The Fund has pressed for privatization in, among other countries,
Turkey, Thailand, South Korea and Moldova, in many cases despite strong
opposition in the countries to these measures. The Fund has supported
tariff or excise tax reductions in Uganda, among several other nations.
Whatever the merits of privatization of other sectors of the economy,
tobacco represents a unique case, and policies relating to tobacco must
be guided above all by public health considerations.
Selling off state-owned tobacco enterprises generally has the effect of
transferring control of cigarette markets from state companies to the
handful of tobacco multinationals (BAT, Japan Tobacco, Philip Morris and
a couple more minor players) which are the almost certain acquirers.
This transition harms public health, because state-owned tobacco
enterprises are less aggressive market and political participants than
the multinationals. The state companies tend to be less aggressive and
innovative marketers of cigarettes, both in terms of
advertising/promotion and in designing products that have broad and
diverse appeal. They are less likely to attempt to influence, skirt or
undermine domestic tobacco control regulations.
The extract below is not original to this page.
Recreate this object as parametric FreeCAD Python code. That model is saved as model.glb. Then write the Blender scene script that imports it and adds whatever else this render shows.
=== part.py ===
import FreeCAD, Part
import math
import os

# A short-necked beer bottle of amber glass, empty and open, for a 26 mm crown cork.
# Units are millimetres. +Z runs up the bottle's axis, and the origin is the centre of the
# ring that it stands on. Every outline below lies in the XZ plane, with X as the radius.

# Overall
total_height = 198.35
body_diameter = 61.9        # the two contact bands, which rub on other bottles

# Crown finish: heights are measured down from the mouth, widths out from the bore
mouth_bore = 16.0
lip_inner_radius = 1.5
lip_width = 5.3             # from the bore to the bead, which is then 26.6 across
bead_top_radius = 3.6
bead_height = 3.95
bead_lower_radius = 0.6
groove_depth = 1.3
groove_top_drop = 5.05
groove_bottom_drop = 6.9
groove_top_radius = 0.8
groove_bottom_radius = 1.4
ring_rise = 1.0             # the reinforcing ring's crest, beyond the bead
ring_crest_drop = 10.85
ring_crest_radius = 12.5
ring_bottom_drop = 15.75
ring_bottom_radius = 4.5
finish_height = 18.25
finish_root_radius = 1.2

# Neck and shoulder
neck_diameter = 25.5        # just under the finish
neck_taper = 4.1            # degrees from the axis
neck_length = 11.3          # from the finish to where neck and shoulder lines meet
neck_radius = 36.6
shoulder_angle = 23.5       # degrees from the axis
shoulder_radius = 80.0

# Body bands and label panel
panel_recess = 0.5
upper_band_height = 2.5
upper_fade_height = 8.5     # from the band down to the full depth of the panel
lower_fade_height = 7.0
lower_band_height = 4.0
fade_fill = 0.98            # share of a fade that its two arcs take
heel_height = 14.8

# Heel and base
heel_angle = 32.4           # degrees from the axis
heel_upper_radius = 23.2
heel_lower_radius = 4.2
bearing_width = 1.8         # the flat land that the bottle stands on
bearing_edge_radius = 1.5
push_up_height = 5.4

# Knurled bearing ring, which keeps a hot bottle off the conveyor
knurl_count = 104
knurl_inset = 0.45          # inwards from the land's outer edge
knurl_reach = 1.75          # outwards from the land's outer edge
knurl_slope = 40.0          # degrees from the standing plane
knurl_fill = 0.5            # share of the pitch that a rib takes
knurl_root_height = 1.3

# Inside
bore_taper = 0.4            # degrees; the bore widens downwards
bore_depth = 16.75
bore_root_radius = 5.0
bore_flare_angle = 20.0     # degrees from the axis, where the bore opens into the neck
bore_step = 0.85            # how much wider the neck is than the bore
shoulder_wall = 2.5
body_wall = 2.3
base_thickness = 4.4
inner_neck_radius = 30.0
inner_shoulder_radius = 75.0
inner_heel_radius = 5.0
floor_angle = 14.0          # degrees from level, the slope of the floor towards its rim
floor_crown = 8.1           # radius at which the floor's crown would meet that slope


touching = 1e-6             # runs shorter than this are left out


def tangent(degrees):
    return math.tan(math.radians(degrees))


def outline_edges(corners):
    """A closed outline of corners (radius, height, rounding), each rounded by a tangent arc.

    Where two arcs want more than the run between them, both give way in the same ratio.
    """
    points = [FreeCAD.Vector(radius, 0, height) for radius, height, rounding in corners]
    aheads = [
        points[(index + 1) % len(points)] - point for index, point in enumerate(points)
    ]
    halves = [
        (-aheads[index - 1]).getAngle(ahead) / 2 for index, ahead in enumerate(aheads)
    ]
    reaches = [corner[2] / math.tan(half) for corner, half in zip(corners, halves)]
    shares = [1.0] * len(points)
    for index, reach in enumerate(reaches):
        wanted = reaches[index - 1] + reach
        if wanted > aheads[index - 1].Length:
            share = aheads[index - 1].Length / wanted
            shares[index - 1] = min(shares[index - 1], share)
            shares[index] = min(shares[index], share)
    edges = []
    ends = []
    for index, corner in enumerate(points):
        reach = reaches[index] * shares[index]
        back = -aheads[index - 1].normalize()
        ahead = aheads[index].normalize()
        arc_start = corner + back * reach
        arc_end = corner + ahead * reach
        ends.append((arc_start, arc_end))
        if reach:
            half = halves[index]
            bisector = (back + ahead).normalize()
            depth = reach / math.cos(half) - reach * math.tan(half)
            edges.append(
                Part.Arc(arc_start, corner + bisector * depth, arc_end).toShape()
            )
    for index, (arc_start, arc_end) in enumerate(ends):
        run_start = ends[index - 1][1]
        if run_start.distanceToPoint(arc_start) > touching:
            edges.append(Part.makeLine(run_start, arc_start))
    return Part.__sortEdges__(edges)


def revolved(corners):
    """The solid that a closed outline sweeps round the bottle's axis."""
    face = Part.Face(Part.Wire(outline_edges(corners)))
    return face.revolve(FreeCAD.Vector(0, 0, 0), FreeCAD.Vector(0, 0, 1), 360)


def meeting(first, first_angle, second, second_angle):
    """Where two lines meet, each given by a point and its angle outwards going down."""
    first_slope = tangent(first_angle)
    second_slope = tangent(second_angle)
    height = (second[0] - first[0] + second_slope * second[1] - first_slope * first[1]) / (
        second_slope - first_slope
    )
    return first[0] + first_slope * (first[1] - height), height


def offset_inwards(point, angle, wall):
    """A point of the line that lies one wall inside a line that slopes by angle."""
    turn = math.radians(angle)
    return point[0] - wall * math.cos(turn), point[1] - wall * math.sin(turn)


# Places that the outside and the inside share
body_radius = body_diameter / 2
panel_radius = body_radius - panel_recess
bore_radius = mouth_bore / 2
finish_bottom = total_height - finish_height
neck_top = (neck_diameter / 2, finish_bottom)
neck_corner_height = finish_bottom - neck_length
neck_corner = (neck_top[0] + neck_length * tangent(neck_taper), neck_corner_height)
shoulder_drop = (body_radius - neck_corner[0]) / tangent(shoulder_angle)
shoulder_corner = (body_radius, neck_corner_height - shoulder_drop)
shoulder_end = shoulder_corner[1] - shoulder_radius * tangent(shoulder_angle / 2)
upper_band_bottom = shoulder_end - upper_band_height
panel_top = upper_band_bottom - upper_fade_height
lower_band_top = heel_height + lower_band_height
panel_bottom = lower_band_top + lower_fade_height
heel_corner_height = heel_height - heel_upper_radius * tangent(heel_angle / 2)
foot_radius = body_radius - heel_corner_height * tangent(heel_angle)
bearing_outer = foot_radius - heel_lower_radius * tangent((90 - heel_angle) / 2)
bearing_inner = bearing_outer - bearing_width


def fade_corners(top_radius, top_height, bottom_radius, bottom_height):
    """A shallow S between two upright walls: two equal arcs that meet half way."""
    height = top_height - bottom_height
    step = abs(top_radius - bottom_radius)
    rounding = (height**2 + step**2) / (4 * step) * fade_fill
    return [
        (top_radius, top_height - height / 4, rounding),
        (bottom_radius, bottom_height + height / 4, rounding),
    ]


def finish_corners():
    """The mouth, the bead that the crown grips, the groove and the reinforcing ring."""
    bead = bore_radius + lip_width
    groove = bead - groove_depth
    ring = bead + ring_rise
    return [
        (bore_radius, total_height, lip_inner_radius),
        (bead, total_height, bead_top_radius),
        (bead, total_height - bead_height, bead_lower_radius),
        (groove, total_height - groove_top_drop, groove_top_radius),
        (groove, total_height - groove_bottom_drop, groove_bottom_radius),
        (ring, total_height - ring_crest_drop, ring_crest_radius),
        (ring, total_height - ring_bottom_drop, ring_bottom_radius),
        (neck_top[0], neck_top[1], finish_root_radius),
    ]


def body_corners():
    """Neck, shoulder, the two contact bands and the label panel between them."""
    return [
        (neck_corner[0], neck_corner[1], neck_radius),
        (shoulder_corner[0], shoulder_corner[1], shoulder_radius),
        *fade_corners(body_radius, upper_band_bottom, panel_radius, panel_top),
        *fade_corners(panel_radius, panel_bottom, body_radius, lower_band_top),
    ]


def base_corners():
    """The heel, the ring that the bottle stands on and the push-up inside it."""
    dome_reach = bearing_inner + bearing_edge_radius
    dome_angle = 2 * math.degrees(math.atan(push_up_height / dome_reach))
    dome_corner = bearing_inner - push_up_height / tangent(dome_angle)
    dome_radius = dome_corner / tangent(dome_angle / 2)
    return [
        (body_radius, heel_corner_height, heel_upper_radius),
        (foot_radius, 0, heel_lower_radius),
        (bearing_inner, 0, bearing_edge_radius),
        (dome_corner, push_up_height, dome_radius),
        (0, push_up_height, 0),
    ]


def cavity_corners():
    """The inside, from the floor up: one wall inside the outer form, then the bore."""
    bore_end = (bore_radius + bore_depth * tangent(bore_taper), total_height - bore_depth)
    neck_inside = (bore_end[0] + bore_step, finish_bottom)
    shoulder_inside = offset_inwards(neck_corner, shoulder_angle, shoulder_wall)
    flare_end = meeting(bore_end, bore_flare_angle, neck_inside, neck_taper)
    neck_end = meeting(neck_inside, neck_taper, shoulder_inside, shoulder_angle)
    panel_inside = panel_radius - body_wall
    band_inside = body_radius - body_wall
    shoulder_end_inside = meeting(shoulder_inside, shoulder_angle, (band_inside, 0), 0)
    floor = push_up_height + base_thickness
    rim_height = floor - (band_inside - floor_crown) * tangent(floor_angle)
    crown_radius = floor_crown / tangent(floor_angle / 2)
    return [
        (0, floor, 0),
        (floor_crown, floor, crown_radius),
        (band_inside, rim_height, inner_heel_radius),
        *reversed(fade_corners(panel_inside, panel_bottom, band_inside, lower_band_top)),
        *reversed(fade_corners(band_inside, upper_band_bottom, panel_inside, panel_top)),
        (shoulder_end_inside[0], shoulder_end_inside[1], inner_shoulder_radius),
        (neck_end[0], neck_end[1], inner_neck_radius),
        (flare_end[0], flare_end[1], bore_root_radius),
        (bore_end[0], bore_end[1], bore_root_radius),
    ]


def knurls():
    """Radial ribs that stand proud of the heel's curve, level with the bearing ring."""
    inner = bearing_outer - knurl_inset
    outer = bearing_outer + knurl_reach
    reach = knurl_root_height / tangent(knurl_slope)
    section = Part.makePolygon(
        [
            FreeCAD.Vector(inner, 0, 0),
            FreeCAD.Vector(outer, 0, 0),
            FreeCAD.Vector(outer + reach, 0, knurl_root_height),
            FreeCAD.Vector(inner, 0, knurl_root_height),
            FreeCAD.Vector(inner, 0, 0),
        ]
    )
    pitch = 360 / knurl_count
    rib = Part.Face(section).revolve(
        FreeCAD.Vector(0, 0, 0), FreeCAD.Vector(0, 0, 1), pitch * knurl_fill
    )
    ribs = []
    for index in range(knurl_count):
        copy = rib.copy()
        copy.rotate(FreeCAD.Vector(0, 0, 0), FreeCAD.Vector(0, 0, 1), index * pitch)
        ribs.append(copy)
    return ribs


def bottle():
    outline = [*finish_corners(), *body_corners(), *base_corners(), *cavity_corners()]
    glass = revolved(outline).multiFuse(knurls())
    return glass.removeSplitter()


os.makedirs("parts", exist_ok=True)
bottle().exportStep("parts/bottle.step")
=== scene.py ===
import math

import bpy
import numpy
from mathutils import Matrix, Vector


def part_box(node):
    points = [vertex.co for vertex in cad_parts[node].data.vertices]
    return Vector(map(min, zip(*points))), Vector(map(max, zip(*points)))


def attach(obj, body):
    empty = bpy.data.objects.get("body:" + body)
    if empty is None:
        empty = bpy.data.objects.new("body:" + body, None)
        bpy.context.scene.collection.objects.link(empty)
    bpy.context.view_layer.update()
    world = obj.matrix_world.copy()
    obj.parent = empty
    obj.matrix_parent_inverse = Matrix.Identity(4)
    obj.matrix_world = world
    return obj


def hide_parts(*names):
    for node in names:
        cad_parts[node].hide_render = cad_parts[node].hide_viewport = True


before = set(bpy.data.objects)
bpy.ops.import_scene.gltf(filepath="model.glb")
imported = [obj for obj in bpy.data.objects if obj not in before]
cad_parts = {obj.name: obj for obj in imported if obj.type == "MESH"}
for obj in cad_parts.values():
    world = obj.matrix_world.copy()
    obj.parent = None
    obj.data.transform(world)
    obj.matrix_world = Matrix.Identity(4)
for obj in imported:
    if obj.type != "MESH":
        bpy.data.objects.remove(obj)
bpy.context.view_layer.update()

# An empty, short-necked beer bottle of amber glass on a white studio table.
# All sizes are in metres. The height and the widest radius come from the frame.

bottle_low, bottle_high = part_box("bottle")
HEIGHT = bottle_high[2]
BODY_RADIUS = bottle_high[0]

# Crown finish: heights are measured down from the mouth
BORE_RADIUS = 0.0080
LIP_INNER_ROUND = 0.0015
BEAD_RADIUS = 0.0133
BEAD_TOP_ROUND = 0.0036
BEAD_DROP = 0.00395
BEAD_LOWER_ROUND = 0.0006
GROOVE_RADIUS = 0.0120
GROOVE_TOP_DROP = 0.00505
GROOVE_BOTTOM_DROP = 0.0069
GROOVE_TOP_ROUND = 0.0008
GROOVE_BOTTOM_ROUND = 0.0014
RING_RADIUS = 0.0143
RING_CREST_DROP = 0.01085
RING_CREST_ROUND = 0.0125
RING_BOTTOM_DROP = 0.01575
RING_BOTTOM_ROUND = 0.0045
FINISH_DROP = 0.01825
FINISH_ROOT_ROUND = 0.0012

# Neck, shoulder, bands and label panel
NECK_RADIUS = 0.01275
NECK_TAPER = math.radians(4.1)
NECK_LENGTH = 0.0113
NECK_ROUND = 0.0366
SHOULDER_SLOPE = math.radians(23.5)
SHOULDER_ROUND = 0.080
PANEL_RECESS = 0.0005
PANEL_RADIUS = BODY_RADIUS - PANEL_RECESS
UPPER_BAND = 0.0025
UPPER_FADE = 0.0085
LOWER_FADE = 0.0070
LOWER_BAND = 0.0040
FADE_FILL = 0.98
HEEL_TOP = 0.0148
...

The impact of privatization is suggested by the experience in opening of
Asian markets to foreign imports. After misguided U.S. pressure forced
open markets in Japan, Taiwan, South Korea and Thailand, smoking rates
jumped. Tobacco liberalization led to aggregate increases in smoking
rates of 10 percent, according to World Bank analyses. The effects are
particularly serious among teens and women, who have lower smoking rates
in many developing countries, and who the multinationals have expertise
in inducing to smoke. In South Korea, according to the General
Accounting Office, the smoking rate among teenage girls quintupled in a
single year following the opening of the market to the multinational
The evidence on the impact of price on smoking rates is
incontrovertible. Higher prices deter smoking; lower prices lead to
higher smoking rates. In industrialized countries, cigarette price
increases of 10 percent produce a 4 percent decline in cigarette
consumption; in developing countries, evidence suggests the benefits may
be twice as great.
The main way governments control cigarette price is through taxation.
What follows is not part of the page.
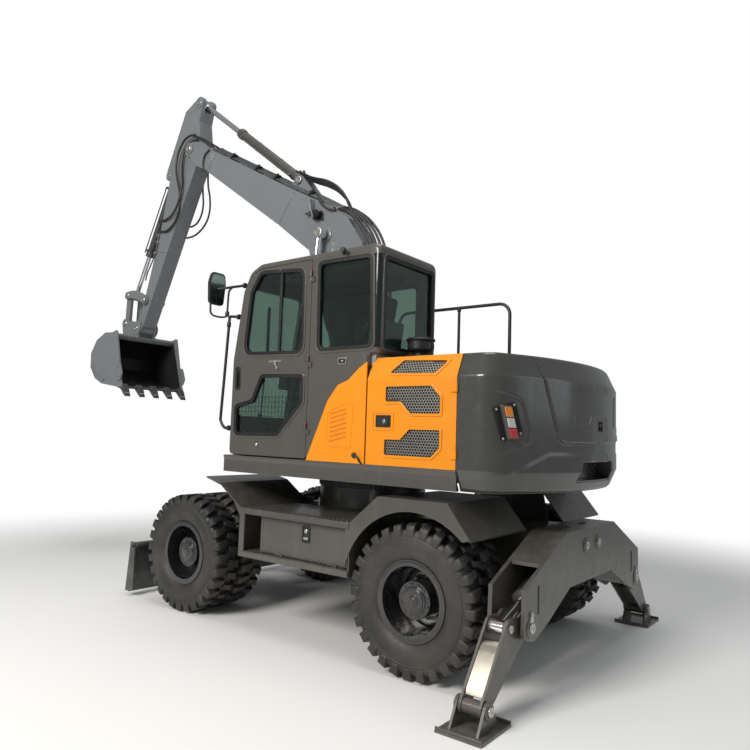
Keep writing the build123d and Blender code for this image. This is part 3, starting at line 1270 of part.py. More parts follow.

The World Bank supports higher taxes on cigarettes but favors
nondiscriminatory excise taxes over tariffs. Yet IMF adjustment packages
and and adjustment-related plans and strategies have supported cuts in
tariffs without correlative increases in excise taxes -- with the impact
of decreasing prices -- as well as occasional cuts in excise taxes.
These price cuts are sometimes justified on the grounds that high
tariffs or taxes encourage smuggling, but this argument is not well
supported. Tobacco smuggling is a serious problem -- it is estimated
that as many as one third of all internationally traded cigarettes are
smuggled -- but it is not due to tax differentials between countries.
Only a small proportion of smuggled cigarettes are moved from a low-tax
country to a high-tax neighbor; the norm is diversion of cigarettes
while in transit and before any tax or tariff is paid at all. Moreover,
there is emerging evidence suggesting some tobacco multinationals may be
deeply involved in smuggling; and it is clear that both exporting and
importing countries have effective measures available to them to prevent
smuggling that leave taxes and tariffs in place.
Appropriate Policies at the International Financial Institutions to
Support Tobacco Control
Given the life-and-death stakes in the case of tobacco, public health
must be absolutely prioritized over countervailing considerations of
ideology and generic policy preferences. The IMF and other international
financial institutions should end all support for, or endorsement of,
tobacco privatization, reductions in tobacco excise taxes and reductions
in tobacco tariffs and duties (at very least without simultaneous,
offsetting increases in excise taxes).